> _Task instructions_
Only lines with the word "update" are needed; collect each of them from the listing below.

> _Supplied material_
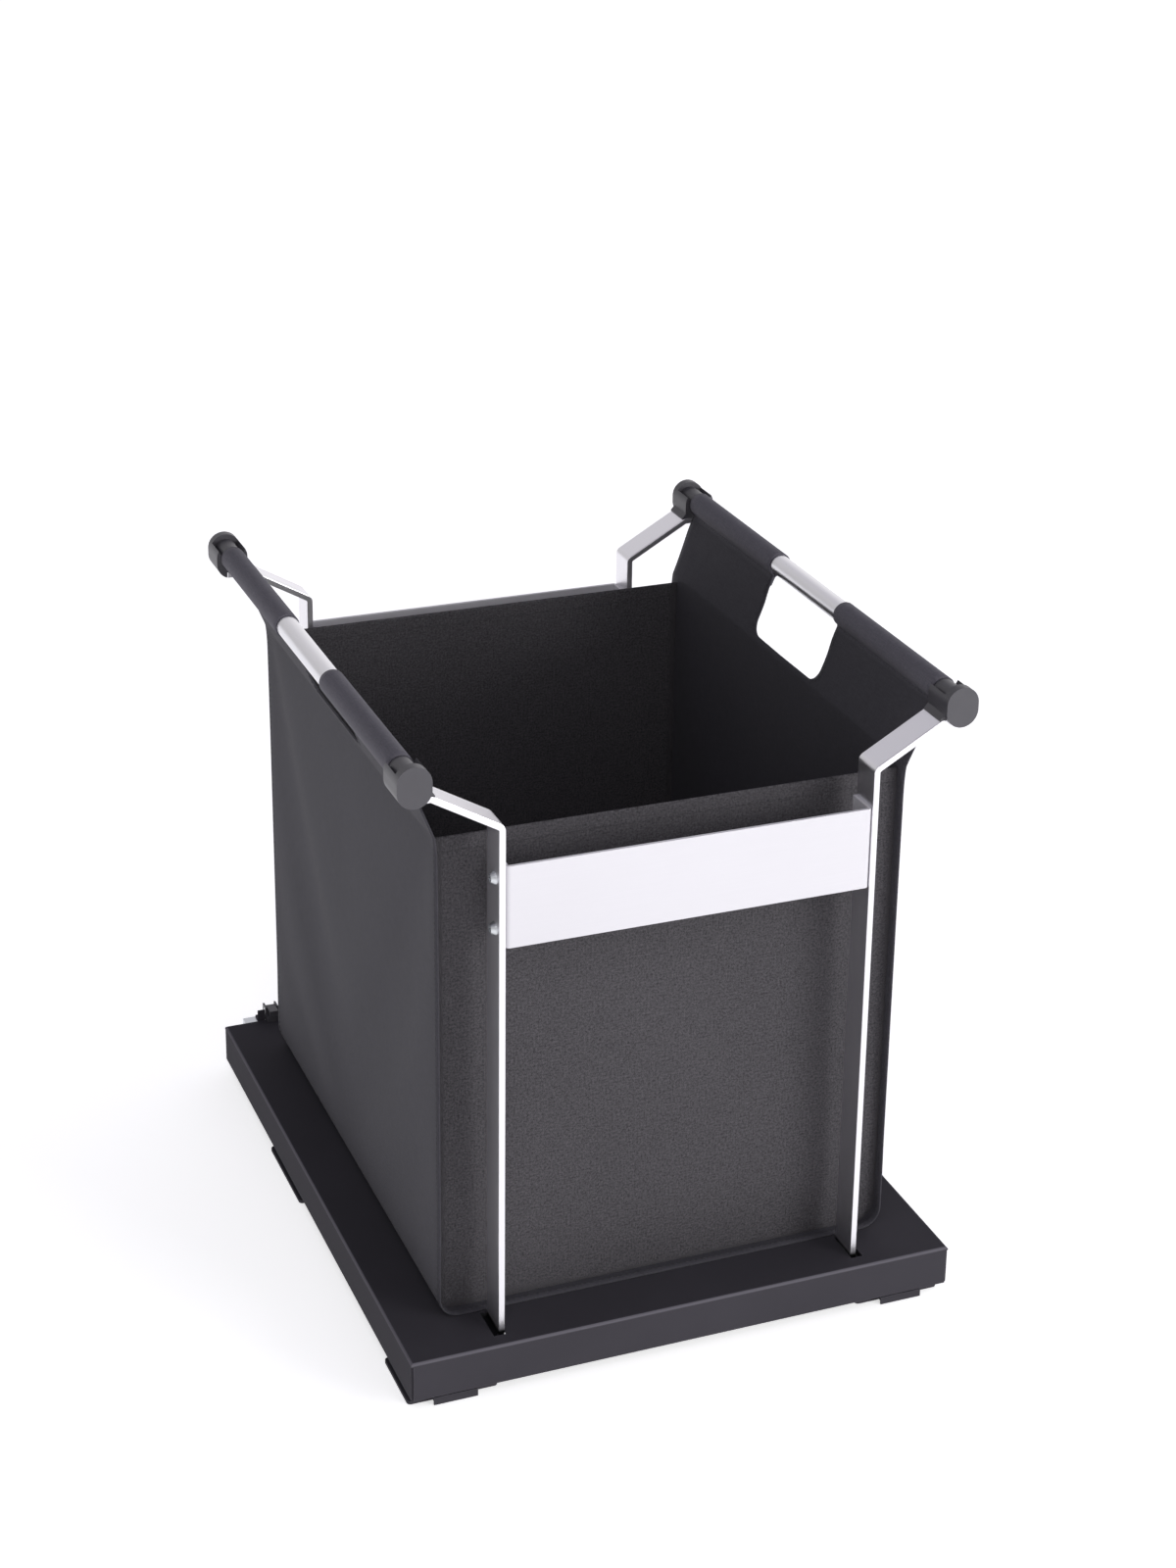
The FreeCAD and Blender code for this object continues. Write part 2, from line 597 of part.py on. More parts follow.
def make_frame_screws():
    screws, nuts = [], []
    grip = "bar_thick + cross_sheet + screw_nut_height + screw_end"
    for side in SIDES.values():
        outward = Rotation(UP, Vector(side, 0, 0))
        for end in ENDS.values():
            for sign in (-1, 1):
                along, level = f"{end} * screw_place", f"screw_level + {sign} * screw_spacing / 2"
                bolt = screw("screw_radius", grip, "screw_head_radius", "screw_head_height",
                             BUTTON_TAPER, "screw_socket")
                screws.append(place(bolt, f"{side} * bar_outer", along, level, outward))
                hexagon = nut("screw_nut_radius", "screw_nut_height", "screw_radius")
                seat = f"{side} * (bar_inner - cross_sheet - screw_nut_height)"
                nuts.append(place(hexagon, seat, along, level, outward))
    group(screws, "frame_screws")
    group(nuts, "frame_nuts")


# ---------------------------------------------------------------- holders on the arm tips
def make_holder(side, end, upright, label):
    """An oblong cradle, open at its top, that reaches down round the arm's tip and ends in a closed disc."""
    centre = f"{side} * tube_across"
    rounds = [rod_along("holder_radius", centre, end, "holder_start", "bar_front + holder_disc", height)
              for height in ("tube_height", "tube_height - disc_drop")]
    middle = box((f"{centre} - holder_radius", f"{centre} + holder_radius"),
                 span(end, "holder_start", "bar_front + holder_disc"),
                 ("tube_height - disc_drop", "tube_height"))
    notch = box(span(side, "tube_across - 2 * holder_radius", "tip_end + notch_clearance"),
                span(end, "holder_start - holder_disc", "bar_front"),
                ("tube_height - 2 * holder_radius", "tip_top"))

    saddle = new_body("Saddle")
    foot = ("tip_corner - saddle_length * cos(arm_angle)", "tip_top - saddle_length * sin(arm_angle)")
    outside = [(foot[0], f"{foot[1]} - bar_thick / 2"), ("tip_corner", "tip_top - bar_thick / 2"),
               ("tube_across", "tip_top - bar_thick / 2"),
               ("tube_across", "tube_height - holder_radius + saddle_rise"),
               ("tube_across - holder_radius + saddle_inset", "tube_height - holder_radius / 2"),
               (f"{foot[0]} - saddle_thick * sin(arm_angle)", f"{foot[1]} + saddle_thick * cos(arm_angle)")]
    profile = outline(saddle, "XZ_Plane", [(f"{side} * ({across})", up) for across, up in outside])
    pad(saddle, profile, "bar_front - holder_start")
    place(saddle, along=f"{end} * (holder_start + bar_front) / 2")

    reach = "plug_end + holder_end_gap"
    bore = rod_along("channel_radius", centre, end, "holder_start - holder_disc", reach, "tube_height")
    mouth = new_body("Mouth")
    top = "holder_radius + mouth_lead"
    wide = "channel_radius + mouth_flare"
    walls = [("-channel_radius", "0"), ("channel_radius", "0"), ("channel_radius", "mouth_lead"),
             (wide, "2 * mouth_lead"), (wide, top), (f"-({wide})", top), (f"-({wide})", "2 * mouth_lead"),
             ("-channel_radius", "mouth_lead")]
    pad(mouth, outline(mouth, "XZ_Plane", walls), f"{reach} - holder_start + holder_disc")
    place(mouth, centre, f"{end} * ({reach} + holder_start - holder_disc) / 2", "tube_height")

    thread = rod((0, 0, 1), "pin_screw_radius", centre, f"{end} * bar_middle", "tip_height",
                 "bar_thick + pin_screw_bite")
    whole = cut(fuse(cut(fuse(*rounds, middle), notch), saddle), upright, bore, mouth, thread)
    piece(whole, label)


def make_frame_and_holders():
    screws = []
    for end_name, end in ENDS.items():
        for side_name, side in SIDES.items():
            upright = make_upright(side, end, f"upright_{end_name}_{side_name}")
            make_holder(side, end, upright, f"tube_holder_{end_name}_{side_name}")
            pin = screw("pin_screw_radius", "bar_thick + pin_screw_bite", "pin_screw_head",
                        "pin_screw_head_height", PAN_TAPER)
            screws.append(place(pin, f"{side} * tube_across", f"{end} * bar_middle", "tip_height",
                                Rotation(Vector(1, 0, 0), 180)))
    group(screws, "holder_screws")


# ---------------------------------------------------------------- rear catches
def make_catch(side, name):
    """A housing that straddles the tray's rear edge and the rail behind it, with a lever on a cross pin."""
    back = "tray_rear + tray_rail_reach - catch_back"
    floor = "tray_height + catch_step"
    wide = span(side, "catch_inner", "catch_outer")
    front_block = box(wide, ("tray_rear - catch_overlap", back), ("tray_height", floor))
    rear_block = box(wide, ("tray_rear + bracket_gap", back), ("tray_under", floor))
    cheeks = [box(span(side, inner, outer), (f"{back} - cheek_depth", back),
                  (floor, "tray_height + cheek_height"))
              for inner, outer in (("catch_inner", "catch_inner + cheek_thick"),
                                   ("catch_outer - cheek_thick", "catch_outer"))]
    pin = ("catch_pin_radius", wide[0], "pin_place", "pin_height", f"({wide[1]}) - ({wide[0]})")
    bore = rod((1, 0, 0), *pin)
    piece(cut(fuse(front_block, rear_block, *cheeks), bore), f"catch_housing_{name}")

    lever_wide = span(side, "catch_inner + cheek_thick + lever_gap", "catch_outer - cheek_thick - lever_gap")
    width = f"({lever_wide[1]}) - ({lever_wide[0]})"
    barrel = rod((1, 0, 0), "lever_barrel", lever_wide[0], "pin_place", "pin_height", width)
    arm = box(lever_wide, ("tray_rear - catch_overlap", "pin_place"),
              ("pin_height + lever_barrel - lever_thick", "pin_height + lever_barrel"))
    nose = box(lever_wide, ("tray_rear - catch_overlap", "tray_rear - catch_overlap + lever_thick"),
               (f"{floor} + lever_gap", "pin_height + lever_barrel"))
    hole = rod((1, 0, 0), "catch_pin_radius + catch_pin_clearance", lever_wide[0], "pin_place",
               "pin_height", width)
    piece(cut(fuse(barrel, arm, nose), hole), f"catch_lever_{name}")

    bracket_wide = span(side, "catch_outer + bracket_gap", "catch_outer + bracket_gap + bracket_width")
    foot = box(bracket_wide, ("tray_rear + bracket_gap", back), ("tray_under", "tray_under + bracket_sheet"))
    blade = box(bracket_wide, ("tray_rear + bracket_gap", "tray_rear + bracket_gap + bracket_sheet"),
                ("tray_under", "tray_height + bracket_height"))
    piece(fuse(foot, blade), f"catch_bracket_{name}")
    return rod((1, 0, 0), *pin)


# ---------------------------------------------------------------- bag
def make_bag_sides():
    for name, side in SIDES.items():
        body = new_body("BagSide")
        corners = [("bag_seam", "bag_bottom"), ("bag_half", "bag_bottom"),
                   ("bag_half", "fold_height"), ("bag_inside", "fold_height"),
                   ("bag_inside", "bag_bottom + fabric"), ("bag_seam", "bag_bottom + fabric")]
        profile = outline(body, "XZ_Plane", [(f"{side} * ({across})", up) for across, up in corners])
        pad(body, profile, "2 * wrap_edge")
        round_over(body, profile, (1,), "bag_corner")
        round_over(body, profile, (4,), "bag_corner - fabric")
        piece(place(body), f"bag_side_{name}")


def make_bag_ends():
    for name, end in ENDS.items():
        body = new_body("BagEnd")
        panel = rectangle(body, "XZ_Plane", ("-bag_inside", "bag_inside"),
                          ("bag_bottom + fabric", "rim_height"))
        pad(body, panel, "fabric")
        round_over(body, panel, (0, 1), "bag_corner - fabric")
        place(body, along=f"{end} * (panel_place - fabric / 2)")
        piece(body, f"bag_{name}_panel")


def make_bag_floor():
    floor = box(("-bag_seam", "bag_seam"), ("-wrap_edge", "wrap_edge"), ("bag_bottom", "bag_bottom + fabric"))
    piece(floor, "bag_floor")
    depth = "panel_place - fabric - board_margin"
    board = box(("-bag_seam", "bag_seam"), (f"-({depth})", depth),
                ("bag_bottom + fabric", "bag_bottom + fabric + board_sheet"))
    piece(board, "bag_base_board")


def make_bag_flaps():
    """Each flap hangs from its two sleeves; it is modelled about the tube's axis and then leaned inwards."""
    inner = "tube_radius + sleeve_clearance"
    outer = "tube_radius + sleeve_clearance + sleeve_wall"
    for name, side in SIDES.items():
        body = new_body("BagFlap")
        cloth = rectangle(body, "YZ_Plane", ("-wrap_edge", "wrap_edge"),
                          ("-flap_length", f"-({inner} + {outer}) / 2"))
        pad(body, cloth, "fabric")
        ring = circles(body, "XZ_Plane", [("0", "0", outer), ("0", "0", inner)])
        pad(body, ring, "2 * sleeve_end")
        hand = rectangle(body, "YZ_Plane", ("-sleeve_start", "sleeve_start"),
                         ("hand_sill - flap_length", "2 * tube_radius"))
        pocket(body, hand, "4 * tube_radius")
        round_over(body, hand, (0, 1), "hand_corner")
        body.Placement = Placement(Vector(), Rotation(Vector(0, side, 0), 1))
        body.setExpression("Placement.Rotation.Angle", cells("flap_angle"))
        place(body, f"{side} * tube_across", height="tube_height")
        piece(body, f"bag_flap_{name}")


def make_tubes():
    for name, side in SIDES.items():
        centre = f"{side} * tube_across"
        outside, bore = [rod((0, 1, 0), radius, centre, "-tube_end", "tube_height", "2 * tube_end")
                         for radius in ("tube_radius", "tube_radius - tube_wall")]
        piece(cut(outside, bore), f"carry_tube_{name}")
        for end_name, end in ENDS.items():
            collar = rod_along("plug_radius", centre, end, "tube_end", "plug_end", "tube_height")
            spigot = rod_along("tube_radius - tube_wall - spigot_clearance", centre, end,
                               "tube_end - plug_spigot", "tube_end", "tube_height")
            piece(fuse(collar, spigot), f"tube_plug_{end_name}_{name}")


# ---------------------------------------------------------------- build, check and write
make_floor_plates()
make_cabinet_rails()
make_rivets()
make_buffers()
make_intermediate_rails()
make_ball_cages()
make_tray_rails()
make_tray()
make_studs_and_nuts()
make_frame_and_holders()
make_cross_plates()
make_frame_screws()
catch_pins = [make_catch(side, name) for name, side in SIDES.items()]
group(catch_pins, "catch_pins")
make_bag_sides()
make_bag_ends()
make_bag_floor()
make_bag_flaps()
make_tubes()

doc.recompute()
for item in doc.Objects:
    if "Invalid" in item.State or "Error" in item.State:
        raise ValueError(f"{item.Name} ({item.Label}) did not build: {item.State}")
os.makedirs("parts", exist_ok=True)
for item in pieces:
    if item.Shape.isNull() or not item.Shape.isValid() or not item.Shape.Solids:
        raise ValueError(f"{item.Label} has no valid solid")
    item.Shape.exportStep(f"parts/{item.Label}.step")
print(len(pieces), "sub-parts written")
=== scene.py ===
"""Looks of the pull-out waste bag carrier: materials for its metal and plastic pieces, and the sewn bag.

Metres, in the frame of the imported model: +Z up, -Y to the front. Lengths of cloth are along the cloth."""
import bpy
import json
import math
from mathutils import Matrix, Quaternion, Vector


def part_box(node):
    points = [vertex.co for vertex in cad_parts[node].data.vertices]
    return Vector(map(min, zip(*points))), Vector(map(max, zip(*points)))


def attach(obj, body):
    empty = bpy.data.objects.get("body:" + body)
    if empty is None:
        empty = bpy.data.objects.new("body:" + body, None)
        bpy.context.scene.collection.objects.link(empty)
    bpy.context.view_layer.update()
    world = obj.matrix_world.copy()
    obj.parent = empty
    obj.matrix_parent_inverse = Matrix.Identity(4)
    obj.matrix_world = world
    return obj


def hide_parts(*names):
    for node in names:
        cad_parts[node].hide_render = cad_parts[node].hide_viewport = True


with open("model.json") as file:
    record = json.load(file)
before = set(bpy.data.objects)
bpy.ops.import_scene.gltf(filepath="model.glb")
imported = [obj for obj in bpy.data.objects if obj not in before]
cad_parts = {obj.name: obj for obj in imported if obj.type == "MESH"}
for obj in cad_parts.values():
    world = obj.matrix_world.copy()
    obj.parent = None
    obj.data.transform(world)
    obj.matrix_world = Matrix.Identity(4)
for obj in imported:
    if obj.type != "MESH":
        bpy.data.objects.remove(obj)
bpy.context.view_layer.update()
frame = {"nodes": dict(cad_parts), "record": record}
nodes = frame["nodes"]

MM = 0.001
SIDES = {"left": -1, "right": 1}
ENDS = {"front": -1, "rear": 1}


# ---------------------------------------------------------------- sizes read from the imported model
tray_low, tray_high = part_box("tray")
middle = (tray_low.y + tray_high.y) / 2
side_low, side_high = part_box("bag_side_right")
panel_low, panel_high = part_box("bag_front_panel")
tube_low, tube_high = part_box("carry_tube_right")
flap_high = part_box("bag_flap_right")[1]

SHEET = 1.1 * MM
HALF_SHEET = SHEET / 2
CORNER = 15 * MM             # radius of the bag's lower corners
BAG_HALF = side_high.x
BAG_BOTTOM = side_low.z
FOLD = side_high.z
RIM = panel_high.z
WRAP_EDGE = side_high.y - middle
PANEL_AT = middle - panel_low.y
TUBE = Vector(((tube_low.x + tube_high.x) / 2, 0, (tube_low.z + tube_high.z) / 2))
TUBE_RADIUS = (tube_high.x - tube_low.x) / 2
SLEEVE_END = flap_high.y - middle
SLEEVE_MIDDLE = TUBE_RADIUS + 0.1 * MM + HALF_SHEET
NECK = 2.5 * MM              # radius where the cloth turns from the flap into the sleeve
OVERLAP = 8 * MM             # how far the sleeve's end lies on the flap, below the tube
OVERLAP_INSET = 1.5 * MM
OVERLAP_GAP = 0.15 * MM
EDGE_INSET = 0.5 * MM
FLAP_SPREAD = 45 * MM        # over this length above the fold the flap widens to the sleeve's width
HAND_HALF = 56 * MM
HAND_CORNER = 12 * MM
HAND_SILL = 3 * MM           # from the flap's fold up to the hand hole
WALL_STEP = 9 * MM
RIM_STEP = 3 * MM
OVERLAP_STEP = 2.5 * MM
SIDE_COLUMNS = 17
HAND_COLUMNS = 10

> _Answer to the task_
    bpy.context.view_layer.update()
bpy.context.view_layer.update()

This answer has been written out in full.